In his office, David Judson reads from a ledger that was once owned by his great-great-grandfather William Lees Judson: “This is dated July of 1876 and he’s got an entry here that says, 'The English Church, leading 21 lights,' which would have been windows. Small windows."
The price of a stained glass window has certainly changed since the 1800s — that small window cost a mere $2.10 in 1876, according to Judson's ledger — but the family has not. David Judson is the fifth-generation owner of the Judson Studios, which has made stained glass by hand in Los Angeles for more than a century.
William Lees Judson became a key figure in California’s Arts and Crafts movement at the turn of the century. In 1920, he moved his studio to Highland Park from downtown Los Angeles. The studio is headquartered in the same building overlooking the Arroyo that once housed the USC School of Fine Arts.
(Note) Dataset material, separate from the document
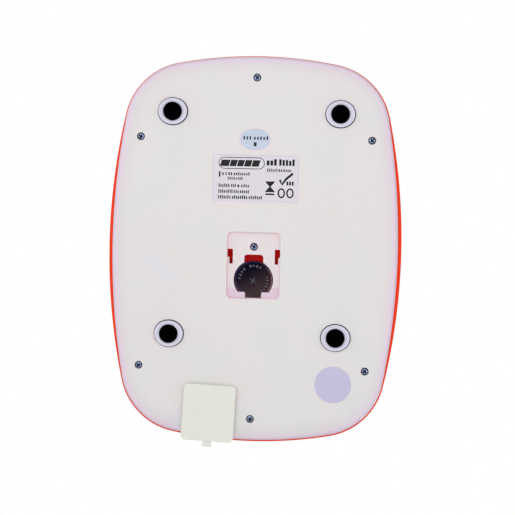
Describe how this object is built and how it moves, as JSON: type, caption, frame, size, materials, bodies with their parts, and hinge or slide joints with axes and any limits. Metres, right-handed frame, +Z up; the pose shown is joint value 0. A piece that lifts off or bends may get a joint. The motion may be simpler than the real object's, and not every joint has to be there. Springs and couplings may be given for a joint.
{
  "type": "digital scale",
  "caption": "Slim rounded-rectangle battery scale with sprung load-cell feet, display, buttons and a coin-cell pocket whose cover is off.",
  "frame": {"origin": "middle of the assembly's footprint, loose cover included, on the ground under the rubber pads", "axes": "+Z up, -Y the front edge with the display, +X the user's right"},
  "size_m": [0.1538, 0.2046, 0.0179],
  "materials": {
    "orange_plastic": "glossy moulded orange-red plastic, faint flow texture",
    "base_plastic": "off-white satin moulded plastic",
    "cover_plastic": "off-white satin plastic, slightly brighter and greener than the base",
    "foot_plastic": "cool off-white satin plastic",
    "rubber": "matt black rubber",
    "screw_steel": "zinc-plated steel with a blue tinge",
    "cell_steel": "bright stainless can, lightly brushed",
    "contact_steel": "nickel-plated spring steel",
    "load_cell_steel": "stamped steel",
    "window": "smoked clear plastic",
    "display_glass": "grey-green reflective display glass",
    "dark_plastic": "black moulded plastic",
    "elastomer": "pink striped elastomer",
    "circuit_board": "green solder-masked board",
    "chip": "black potting",
    "button_plastic": "white satin plastic",
    "oval_paper": "pale blue printed film",
    "label_paper": "off-white printed film with a faint lilac cast",
    "round_paper": "plain lavender film",
    "white_lead": "white insulation",
    "red_lead": "red insulation",
    "black_lead": "black insulation"
  },
  "bodies": {
    "casing": {"top_shell": "orange_plastic", "base_cover": "base_plastic", "battery_tray": "base_plastic", "casing_screw_rear": "screw_steel", "casing_screw_front": "screw_steel", "casing_screw_rear_left": "screw_steel", "casing_screw_rear_right": "screw_steel", "casing_screw_front_left": "screw_steel", "casing_screw_front_right": "screw_steel", "pocket_screw": "screw_steel", "board_screw_left": "screw_steel", "board_screw_right": "screw_steel", "load_cell_front_left": "load_cell_steel", "load_cell_front_right": "load_cell_steel", "load_cell_rear_left": "load_cell_steel", "load_cell_rear_right": "load_cell_steel", "positive_contact": "contact_steel", "negative_contact": "contact_steel", "display_window": "window", "lcd_panel": "display_glass", "lcd_frame": "dark_plastic", "zero_switch": "dark_plastic", "unit_switch": "dark_plastic", "connector_strip": "elastomer", "circuit_board": "circuit_board", "controller_chip": "chip", "inspection_sticker": "oval_paper", "rating_label": "label_paper", "round_sticker": "round_paper", "load_cell_lead_front_left": "white_lead", "load_cell_lead_front_right": "white_lead", "load_cell_lead_rear_left": "white_lead", "load_cell_lead_rear_right": "white_lead", "positive_lead": "red_lead", "negative_lead": "black_lead"},
    "foot_front_left": {"foot_cup_front_left": "foot_plastic", "rubber_pad_front_left": "rubber"},
    "foot_front_right": {"foot_cup_front_right": "foot_plastic", "rubber_pad_front_right": "rubber"},
    "foot_rear_left": {"foot_cup_rear_left": "foot_plastic", "rubber_pad_rear_left": "rubber"},
    "foot_rear_right": {"foot_cup_rear_right": "foot_plastic", "rubber_pad_rear_right": "rubber"},
    "zero_key": {"zero_button": "button_plastic"},
    "unit_key": {"unit_button": "button_plastic"},
    "loose_cover": {"battery_cover": "cover_plastic"},
    "cell": {"coin_cell": "cell_steel"}
  },
  "joints": [
    {"name": "foot_front_left_press", "type": "slide", "parent": "casing", "child": "foot_front_left", "axis": [0, 0, 1], "range_m": [0, 0.0005], "stiffness_N_per_m": 2000, "springref_m": -0.0005},
    {"name": "foot_front_right_press", "type": "slide", "parent": "casing", "child": "foot_front_right", "axis": [0, 0, 1], "range_m": [0, 0.0005], "stiffness_N_per_m": 2000, "springref_m": -0.0005},
    {"name": "foot_rear_left_press", "type": "slide", "parent": "casing", "child": "foot_rear_left", "axis": [0, 0, 1], "range_m": [0, 0.0005], "stiffness_N_per_m": 2000, "springref_m": -0.0005},
    {"name": "foot_rear_right_press", "type": "slide", "parent": "casing", "child": "foot_rear_right", "axis": [0, 0, 1], "range_m": [0, 0.0005], "stiffness_N_per_m": 2000, "springref_m": -0.0005},
    {"name": "zero_button_press", "type": "slide", "parent": "casing", "child": "zero_key", "axis": [0, 0, -1], "range_m": [0, 0.0005], "stiffness_N_per_m": 3000, "springref_m": -0.0003},
    {"name": "unit_button_press", "type": "slide", "parent": "casing", "child": "unit_key", "axis": [0, 0, -1], "range_m": [0, 0.0005], "stiffness_N_per_m": 3000, "springref_m": -0.0003},
    {"name": "battery_cover_slide", "type": "slide", "parent": "casing", "child": "loose_cover", "axis": [0.2652, -0.9642, 0], "range_m": [-0.0816, 0]},
    {"name": "coin_cell_tilt", "type": "hinge", "parent": "casing", "child": "cell", "pos_m": [0, -0.021, 0.0097], "axis": [-1, 0, 0], "range_deg": [0, 14]}
  ]
}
“The building which was the school is basically our workshops now,” David Judson says. “Different things happen in different rooms based on the production of the stained glass and things haven’t really changed since we moved in in 1920.”
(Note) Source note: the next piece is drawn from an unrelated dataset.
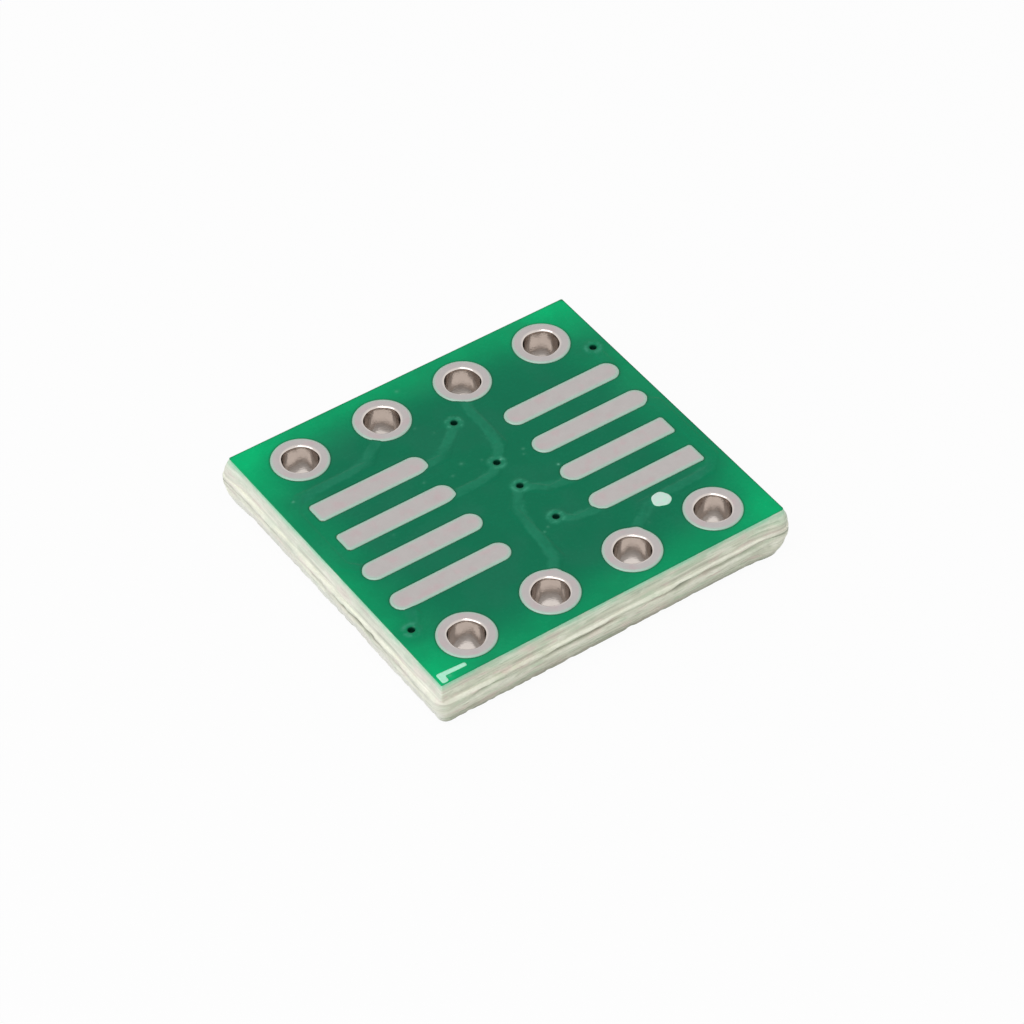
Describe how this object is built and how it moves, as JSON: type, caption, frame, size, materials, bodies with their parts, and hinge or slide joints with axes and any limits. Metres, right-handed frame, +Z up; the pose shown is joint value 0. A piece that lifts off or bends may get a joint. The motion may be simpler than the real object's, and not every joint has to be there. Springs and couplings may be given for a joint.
{
  "type": "smd to dip adapter board",
  "caption": "Small square circuit board with plated holes in two rows along its edges and two columns of solder lands between them, V-scored edges.",
  "frame": {"origin": "under the middle of the board, on the plane of the underside's tinned rings that it rests on", "axes": "+X along the rows of header holes, from hole 1 towards hole 4; +Y across the rows, from the front row (holes 1 to 4) to the back row; +Z up, out of the face with the wide-pitch lands"},
  "size_m": [0.011, 0.0102, 0.0016],
  "materials": {
    "laminate": "glass cloth and epoxy, pale straw, broken and scored edges",
    "solder_mask": "green solder mask, glossy, slightly see-through",
    "copper": "copper foil under the mask",
    "tin": "hot-air levelled tin, satin, smooth in the holes",
    "legend": "white printed ink"
  },
  "bodies": {
    "root": {"laminate": "laminate", "solder_mask_top": "solder_mask", "solder_mask_underside": "solder_mask", "pin_one_dot": "legend", "corner_mark": "legend", "underside_pin_one_dot": "legend", "underside_corner_mark": "legend", "net_1_copper": "copper", "net_2_copper": "copper", "net_3_copper": "copper", "net_4_copper": "copper", "net_5_copper": "copper", "net_6_copper": "copper", "net_7_copper": "copper", "net_8_copper": "copper", "header_hole_1_tin": "tin", "header_hole_2_tin": "tin", "header_hole_3_tin": "tin", "header_hole_4_tin": "tin", "header_hole_5_tin": "tin", "header_hole_6_tin": "tin", "header_hole_7_tin": "tin", "header_hole_8_tin": "tin", "wide_land_1_tin": "tin", "wide_land_2_tin": "tin", "wide_land_3_tin": "tin", "wide_land_4_tin": "tin", "wide_land_5_tin": "tin", "wide_land_6_tin": "tin", "wide_land_7_tin": "tin", "wide_land_8_tin": "tin", "fine_land_1_tin": "tin", "fine_land_2_tin": "tin", "fine_land_3_tin": "tin", "fine_land_4_tin": "tin", "fine_land_5_tin": "tin", "fine_land_6_tin": "tin", "fine_land_7_tin": "tin", "fine_land_8_tin": "tin"}
  },
  "joints": []
}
Every stop in the labyrinthine Judson Studios presents a new gift for the eyes. The glass room, as Judson calls it, is bathed in red, green and blue light: “We have about 600 different colors of glass that we keep in stock. We categorize it by color and put it up in the windows for natural light."
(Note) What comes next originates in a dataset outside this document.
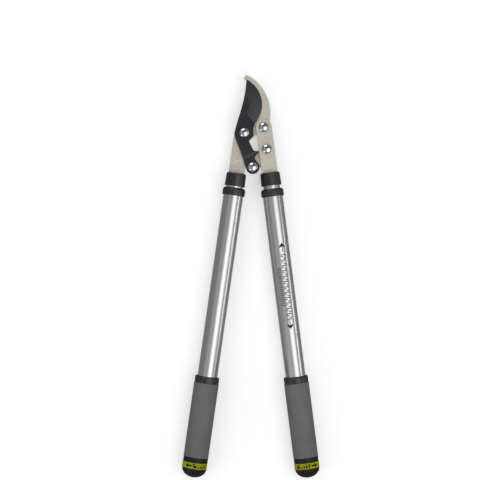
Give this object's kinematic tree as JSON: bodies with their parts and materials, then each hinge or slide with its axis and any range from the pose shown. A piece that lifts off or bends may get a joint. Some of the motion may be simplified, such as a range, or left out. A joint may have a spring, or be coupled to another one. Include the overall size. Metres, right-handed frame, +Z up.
{
  "type": "bypass loppers",
  "caption": "Bypass loppers with a hooked counter blade, a compound lever linkage and telescopic aluminium handles that lock by twisting.",
  "frame": {"origin": "On the floor plane under the middle of the closed loppers' box as they lie flat; the grips rest on Z = 0.", "axes": "+Y towards the cutting head along the bisector of the handles, +X to the side of the hook's outer edge and the moving handle, +Z up to the side the rivet heads and the blade are on."},
  "size_m": [0.2136, 0.6258, 0.0386],
  "materials": {
    "plate_steel": "satin, sand-blasted look, warm grey",
    "blade_coating": "black low-friction coating, satin",
    "rivet_chrome": "polished",
    "zinc_steel": "zinc plated",
    "tube_aluminium": "drawn and polished",
    "black_plastic": "satin moulded",
    "grip_grey": "soft matt grey",
    "open_band": "satin yellow-green",
    "white_nylon": "natural nylon"
  },
  "bodies": {
    "hook_frame": {"hook_plate": "plate_steel", "main_rivet": "rivet_chrome", "main_washer": "zinc_steel", "blade_rivet": "rivet_chrome", "blade_washer": "zinc_steel", "left_ferrule": "black_plastic", "left_tang_plug": "black_plastic", "left_plug_pin_upper": "zinc_steel", "left_plug_pin_lower": "zinc_steel", "left_inner_tube": "tube_aluminium", "left_lock_core": "black_plastic", "left_core_washer": "zinc_steel", "left_core_screw": "zinc_steel"},
    "left_collet": {"left_lock_collet": "white_nylon"},
    "left_sleeve": {"left_tube_collar": "black_plastic", "left_outer_tube": "tube_aluminium", "left_grip_ring": "black_plastic", "left_grip_sleeve": "grip_grey", "left_end_cap": "black_plastic", "left_open_band": "open_band"},
    "right_arm": {"right_bracket": "plate_steel", "bracket_link_rivet": "rivet_chrome", "bracket_link_washer": "zinc_steel", "right_ferrule": "black_plastic", "right_tang_plug": "black_plastic", "right_plug_pin_upper": "zinc_steel", "right_plug_pin_lower": "zinc_steel", "right_inner_tube": "tube_aluminium", "right_lock_core": "black_plastic", "right_core_washer": "zinc_steel", "right_core_screw": "zinc_steel"},
    "right_collet": {"right_lock_collet": "white_nylon"},
    "right_sleeve": {"right_tube_collar": "black_plastic", "right_outer_tube": "tube_aluminium", "right_grip_ring": "black_plastic", "right_grip_sleeve": "grip_grey", "right_end_cap": "black_plastic", "right_open_band": "open_band"},
    "blade_body": {"blade": "blade_coating", "blade_link_rivet": "rivet_chrome", "blade_link_washer": "zinc_steel", "link_spacer": "zinc_steel"},
    "link_body": {"drive_link": "plate_steel"}
  },
  "joints": [
    {"name": "handle_pivot", "type": "hinge", "parent": "hook_frame", "child": "right_arm", "pos_m": [0.0158, 0.231, 0.0193], "axis": [0, 0, 1], "range_deg": [0, 65]},
    {"name": "blade_pivot", "type": "hinge", "parent": "hook_frame", "child": "blade_body", "pos_m": [-0.0143, 0.2222, 0.0193], "axis": [0, 0, 1], "range_deg": [0, 40.7]},
    {"name": "link_pivot", "type": "hinge", "parent": "right_arm", "child": "link_body", "pos_m": [0.021, 0.1971, 0.0193], "axis": [0, 0, 1], "range_deg": [-60, 0]},
    {"name": "left_twist", "type": "hinge", "parent": "hook_frame", "child": "left_collet", "pos_m": [-0.08018, -0.24262, 0.0193], "axis": [-0.1336, -0.991, 0], "range_deg": [0, 90]},
    {"name": "left_slide", "type": "slide", "parent": "left_collet", "child": "left_sleeve", "axis": [-0.1336, -0.991, 0], "range_m": [0, 0.2766]},
    {"name": "right_twist", "type": "hinge", "parent": "right_arm", "child": "right_collet", "pos_m": [0.08018, -0.24262, 0.0193], "axis": [-0.1336, 0.991, 0], "range_deg": [0, 90]},
    {"name": "right_slide", "type": "slide", "parent": "right_collet", "child": "right_sleeve", "axis": [0.1336, -0.991, 0], "range_m": [0, 0.2766]}
  ],
  "couplings": [
    {"joint": "blade_pivot", "follows": "handle_pivot", "ratio": 0.625},
    {"joint": "link_pivot", "follows": "handle_pivot", "ratio": -0.92}
  ]
}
Tables that are backlit allow the light to shine through the glass as artisans work. Computers help with the designs, too. But not all of the tools are so modern. Artisan Robert Youngman uses the same kind of lead knife that was used in stained glass making back in the 12th century. “All of my tools are archaic except for the soldering iron and these lead dykes,” he says.
Many of Judson’s clients are churches. But today, craftsman Alex Cordova is assembling a window featuring a mouse from “Cinderella” for a Walt Disney park in Florida. In one room, craftsmen are restoring hundreds of panels that have been shipped to L.A. from Frank Lloyd Wright’s Unity Temple in Oak Park, Illinois. In another, they’re preserving a window from one of the oldest Episcopal churches in Los Angeles. Judson Studios has also made stained glass for Wright’s Hollyhock House in Hollywood and has poached stained glass artisans from Louis Comfort Tiffany.
In the studio basement, Judson and his team are also giving the old art of stained glass an update by using a technique called fusing. “We’re combining the traditional glass painting with a more contemporary use of the glass where we can combine multiple colors of glass in layers and then put it in a kiln to actually become one piece. In essence, we’re painting with glass as opposed to just painting with paint,” he says.
Studio artist Tim Carey likes fusing because it involves lots of color: "Instead of using dark black paint, we’re using blues and reds and greens all within the composition — sort of like an impressionist painting in glass.”
Blues fade into pinks and greens into reds here, making for a spectacular display and range. Judson is currently at work on a new window for the Church of the Resurrection in Leawood, Kansas, a project for which his studio beat out 60 other bidders from around the world. When finished, the piece will be 100 feet wide and 40 feet high, and one of the biggest stained glass windows in the world. All of them made with the fusing technique. “If the window ends up being really good and if it ends up really reaching and inspiring people, it can kind of launch us into different areas,” says Carey.
On a balcony overlooking the Arroyo, David Judson talks about why stained glass is such a captivating art form and why he’s hoping to push it even further.
What you’re dealing with is light, this aspect of light that we’re constantly experiencing throughout the day. When you can harness the light and create a setting with colored light, not only are you viewing a window but it casts color through a room. It’s changing throughout the day... it allows you to kind of just observe and enjoy without all of these technological things we deal with on a day-to-day basis.